The Knight-Bailey wedding was not illegal, since Newel Knight obtained a marriage license from the secular authorities. The state of Ohio did not contest Joseph's performance of the marriage, since it then issued a marriage certificate for the Knights' marriage. Joseph later performed other marriages in Ohio, and these couples likewise received marriage certificates after Joseph submitted the necessary paperwork.

Ohio's 1824 marriage law stated that "a religious society...could perform marriages without a license"

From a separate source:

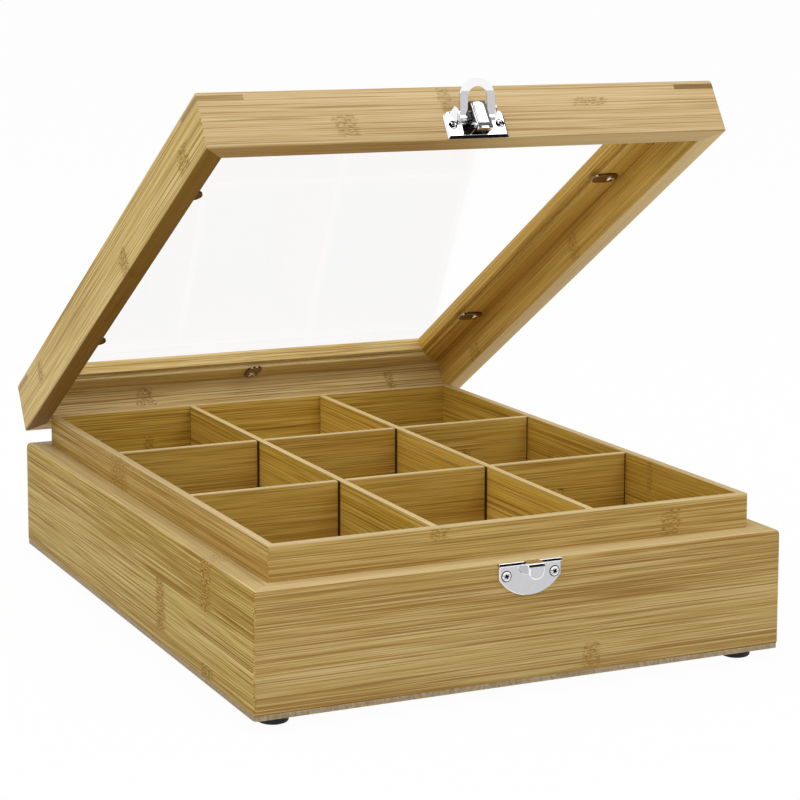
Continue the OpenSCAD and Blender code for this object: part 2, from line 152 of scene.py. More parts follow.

A review of Ohio state law demonstrates that Joseph's decision to marry—and his prophesy that he had the right to marry, and that his enemies would never prosecute him for marrying—was correct. Ohio's 1824 marriage law stated that "a religious society…could perform marriages without a license so long as the ceremony was done ‘agreeable to the rules and regulations of their respective churches.’"[5]


Notes

  1. John L. Brooke, The Refiner's Fire : The Making of Mormon Cosmology, 1644-1844 (Cambridge ; New York: Cambridge University Press, 1994), 212.
  2. Unless otherwise indicated, the facts in this chapter are drawn from M. Scott Bradshaw, "Joseph Smith’s Performance of Marriages in Ohio," Brigham Young University Studies 39 no. 4 (2000), 7–22. See also William G. Hartley, "Newel and Lydia Bailey Knight’s Kirtland Love Story and Historic Wedding," Brigham Young University Studies 39 no. 4 (2000), 22–69.
  3. Richard S. Van Wagoner, Mormon Polygamy: A History (Salt Lake City: Signature Books, 1989), 7.
  4. Bradshaw, "Joseph Smith’s Performance of Marriages in Ohio," 43, 45.
  5. Ohio's "Act Regulating Marriages," (1824); cited in Hartley, "Newel and Lydia Bailey Knight’s Kirtland Love Story and Historic Wedding," 18.